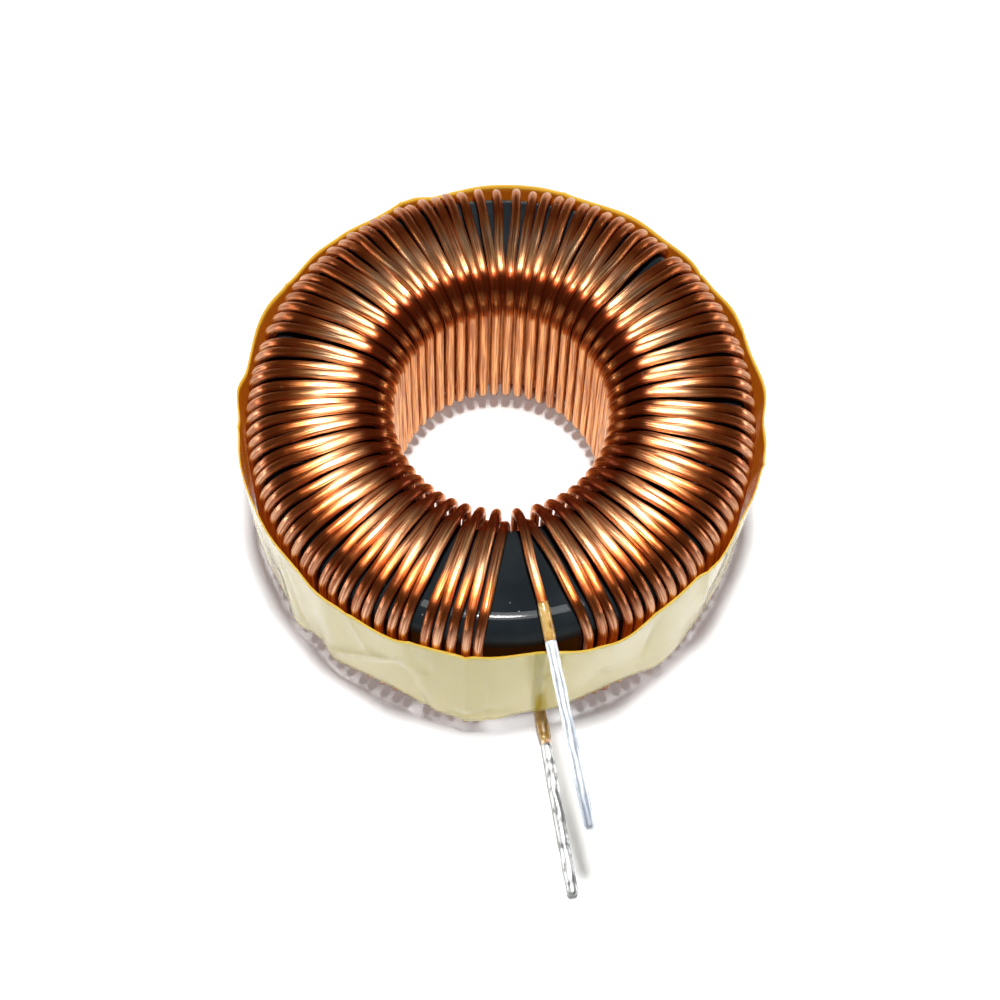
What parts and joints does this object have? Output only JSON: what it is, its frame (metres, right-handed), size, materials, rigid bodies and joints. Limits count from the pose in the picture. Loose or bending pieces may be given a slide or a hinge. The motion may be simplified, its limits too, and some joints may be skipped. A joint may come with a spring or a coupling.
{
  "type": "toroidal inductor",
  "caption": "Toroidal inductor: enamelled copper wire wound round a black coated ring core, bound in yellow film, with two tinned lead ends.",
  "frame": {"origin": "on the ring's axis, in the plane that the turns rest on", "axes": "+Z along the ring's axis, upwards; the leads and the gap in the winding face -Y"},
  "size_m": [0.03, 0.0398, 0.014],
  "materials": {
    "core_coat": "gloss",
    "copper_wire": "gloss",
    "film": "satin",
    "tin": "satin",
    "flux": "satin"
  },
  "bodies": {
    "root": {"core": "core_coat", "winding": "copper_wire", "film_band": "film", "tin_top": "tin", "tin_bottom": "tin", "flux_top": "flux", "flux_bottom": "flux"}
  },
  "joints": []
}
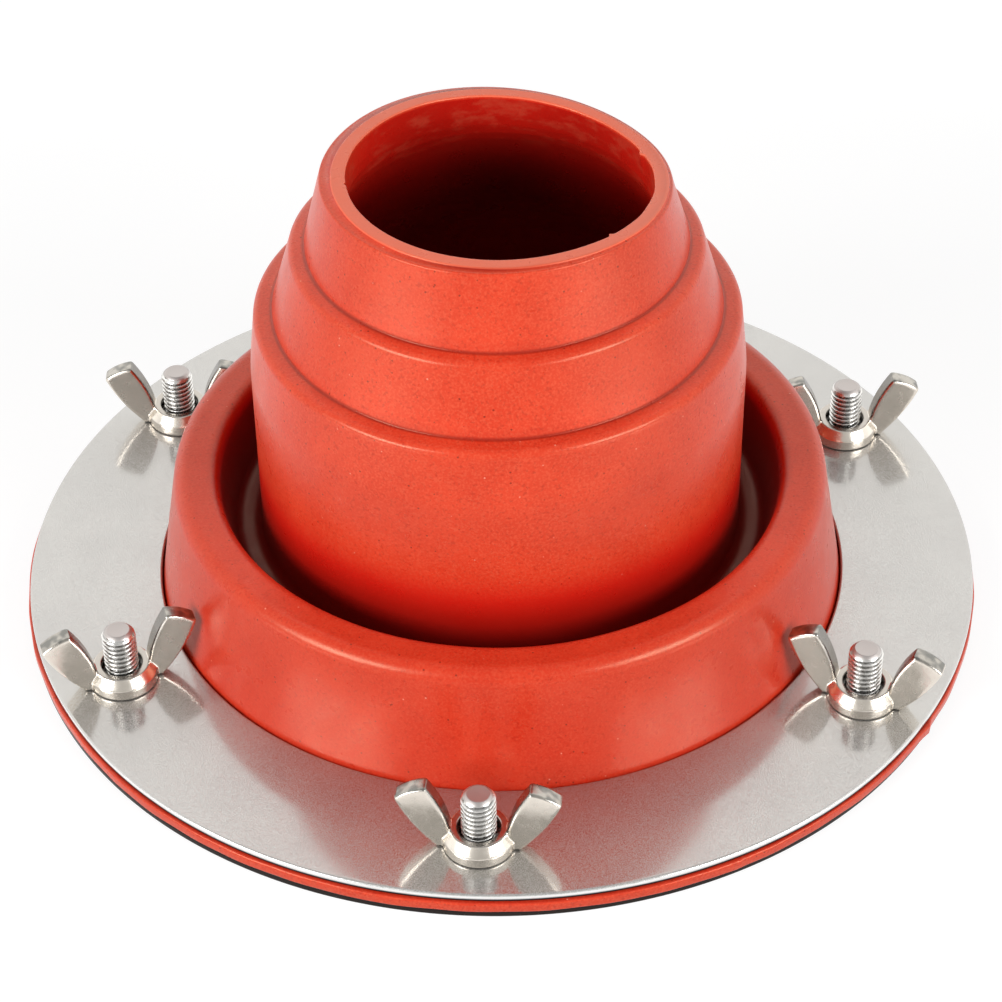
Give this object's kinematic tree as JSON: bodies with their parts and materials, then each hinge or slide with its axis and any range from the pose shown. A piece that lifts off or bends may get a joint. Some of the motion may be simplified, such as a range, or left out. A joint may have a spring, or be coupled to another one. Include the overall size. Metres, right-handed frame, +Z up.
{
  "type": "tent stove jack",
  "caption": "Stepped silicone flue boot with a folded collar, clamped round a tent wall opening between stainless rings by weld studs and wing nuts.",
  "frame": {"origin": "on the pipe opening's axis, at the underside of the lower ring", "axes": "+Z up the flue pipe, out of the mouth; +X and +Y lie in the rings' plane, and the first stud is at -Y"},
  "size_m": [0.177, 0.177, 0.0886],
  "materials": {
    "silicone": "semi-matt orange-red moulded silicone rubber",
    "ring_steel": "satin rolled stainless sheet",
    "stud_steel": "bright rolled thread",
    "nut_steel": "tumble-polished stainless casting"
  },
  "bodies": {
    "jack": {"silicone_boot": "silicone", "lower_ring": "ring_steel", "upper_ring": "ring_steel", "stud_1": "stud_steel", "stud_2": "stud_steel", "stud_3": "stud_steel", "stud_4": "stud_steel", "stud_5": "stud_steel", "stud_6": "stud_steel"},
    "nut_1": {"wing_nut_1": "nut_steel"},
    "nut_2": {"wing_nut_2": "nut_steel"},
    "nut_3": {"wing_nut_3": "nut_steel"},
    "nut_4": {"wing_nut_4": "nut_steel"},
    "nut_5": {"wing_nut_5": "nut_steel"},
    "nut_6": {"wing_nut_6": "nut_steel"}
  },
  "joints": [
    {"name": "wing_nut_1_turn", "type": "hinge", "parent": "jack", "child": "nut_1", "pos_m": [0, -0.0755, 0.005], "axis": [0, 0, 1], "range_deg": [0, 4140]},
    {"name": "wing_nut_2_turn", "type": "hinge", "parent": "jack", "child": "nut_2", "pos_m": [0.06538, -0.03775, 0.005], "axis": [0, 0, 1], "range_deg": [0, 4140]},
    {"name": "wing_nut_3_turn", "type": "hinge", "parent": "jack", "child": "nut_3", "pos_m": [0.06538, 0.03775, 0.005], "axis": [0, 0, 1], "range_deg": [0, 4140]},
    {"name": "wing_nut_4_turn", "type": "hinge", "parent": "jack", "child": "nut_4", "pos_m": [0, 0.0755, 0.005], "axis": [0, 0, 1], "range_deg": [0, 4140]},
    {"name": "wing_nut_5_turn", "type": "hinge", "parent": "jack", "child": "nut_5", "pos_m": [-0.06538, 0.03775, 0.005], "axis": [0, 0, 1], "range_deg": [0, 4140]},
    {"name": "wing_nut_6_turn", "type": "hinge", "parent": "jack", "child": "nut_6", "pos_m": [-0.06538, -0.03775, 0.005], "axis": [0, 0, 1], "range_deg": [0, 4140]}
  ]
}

--

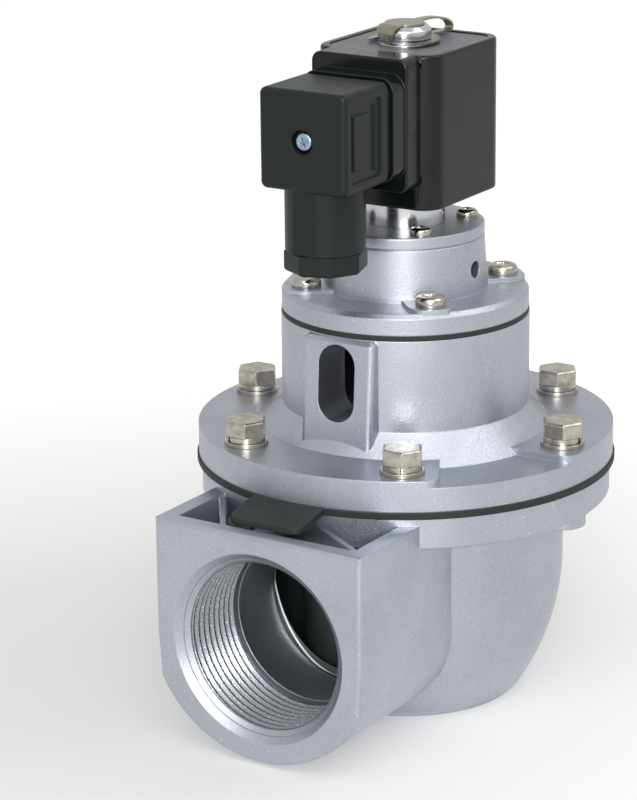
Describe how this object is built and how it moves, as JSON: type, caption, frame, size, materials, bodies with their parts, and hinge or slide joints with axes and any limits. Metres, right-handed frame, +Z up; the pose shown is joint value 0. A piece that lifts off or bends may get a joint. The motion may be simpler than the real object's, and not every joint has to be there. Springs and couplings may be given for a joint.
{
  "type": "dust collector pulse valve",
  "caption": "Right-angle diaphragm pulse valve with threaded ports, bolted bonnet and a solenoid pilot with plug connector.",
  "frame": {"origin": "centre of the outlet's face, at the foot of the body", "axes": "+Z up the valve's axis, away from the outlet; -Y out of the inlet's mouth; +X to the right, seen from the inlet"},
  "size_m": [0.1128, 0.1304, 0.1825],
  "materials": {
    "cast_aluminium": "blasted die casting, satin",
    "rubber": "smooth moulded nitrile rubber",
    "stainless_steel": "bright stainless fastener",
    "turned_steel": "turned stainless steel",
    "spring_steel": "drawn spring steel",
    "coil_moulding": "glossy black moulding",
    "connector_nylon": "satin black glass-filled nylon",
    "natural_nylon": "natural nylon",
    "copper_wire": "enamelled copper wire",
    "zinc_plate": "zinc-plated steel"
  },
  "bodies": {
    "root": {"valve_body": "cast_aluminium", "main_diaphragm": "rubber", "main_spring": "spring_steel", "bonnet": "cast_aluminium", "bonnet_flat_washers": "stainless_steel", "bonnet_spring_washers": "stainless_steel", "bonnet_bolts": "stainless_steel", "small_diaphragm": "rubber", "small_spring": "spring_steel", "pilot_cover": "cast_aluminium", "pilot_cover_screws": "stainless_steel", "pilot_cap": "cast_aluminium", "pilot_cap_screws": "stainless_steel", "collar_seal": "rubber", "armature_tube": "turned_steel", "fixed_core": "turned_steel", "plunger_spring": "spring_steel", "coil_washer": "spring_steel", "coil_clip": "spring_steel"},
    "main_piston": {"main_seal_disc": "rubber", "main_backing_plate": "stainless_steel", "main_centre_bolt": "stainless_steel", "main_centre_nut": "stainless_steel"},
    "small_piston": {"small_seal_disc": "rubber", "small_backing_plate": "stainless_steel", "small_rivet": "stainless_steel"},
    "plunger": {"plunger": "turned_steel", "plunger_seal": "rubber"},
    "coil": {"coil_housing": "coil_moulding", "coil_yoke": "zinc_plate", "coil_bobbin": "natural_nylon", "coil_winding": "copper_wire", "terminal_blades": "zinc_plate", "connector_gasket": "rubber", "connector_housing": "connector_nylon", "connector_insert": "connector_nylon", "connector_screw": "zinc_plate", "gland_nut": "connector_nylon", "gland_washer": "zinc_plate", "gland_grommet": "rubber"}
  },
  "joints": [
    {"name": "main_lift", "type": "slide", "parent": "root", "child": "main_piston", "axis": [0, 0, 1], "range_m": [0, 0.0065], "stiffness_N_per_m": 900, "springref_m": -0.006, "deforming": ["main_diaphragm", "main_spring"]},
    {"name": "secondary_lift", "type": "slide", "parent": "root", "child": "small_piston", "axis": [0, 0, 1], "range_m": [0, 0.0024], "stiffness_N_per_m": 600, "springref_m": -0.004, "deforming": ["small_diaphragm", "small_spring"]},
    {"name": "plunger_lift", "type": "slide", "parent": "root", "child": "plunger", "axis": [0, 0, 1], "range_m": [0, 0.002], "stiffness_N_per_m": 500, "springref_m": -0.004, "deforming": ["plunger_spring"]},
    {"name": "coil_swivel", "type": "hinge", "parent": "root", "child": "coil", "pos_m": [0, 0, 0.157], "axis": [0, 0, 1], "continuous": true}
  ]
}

EXERCISE AIM »
Copy every line that contains the string "from".

RESULT OF THE EXERCISE »
What parts and joints does this object have? Output only JSON: what it is, its frame (metres, right-handed), size, materials, rigid bodies and joints. Limits count from the pose in the picture. Loose or bending pieces may be given a slide or a hinge. The motion may be simplified, its limits too, and some joints may be skipped. A joint may come with a spring or a coupling.
Give this object's kinematic tree as JSON: bodies with their parts and materials, then each hinge or slide with its axis and any range from the pose shown. A piece that lifts off or bends may get a joint. Some of the motion may be simplified, such as a range, or left out. A joint may have a spring, or be coupled to another one. Include the overall size. Metres, right-handed frame, +Z up.
  "frame": {"origin": "centre of the outlet's face, at the foot of the body", "axes": "+Z up the valve's axis, away from the outlet; -Y out of the inlet's mouth; +X to the right, seen from the inlet"},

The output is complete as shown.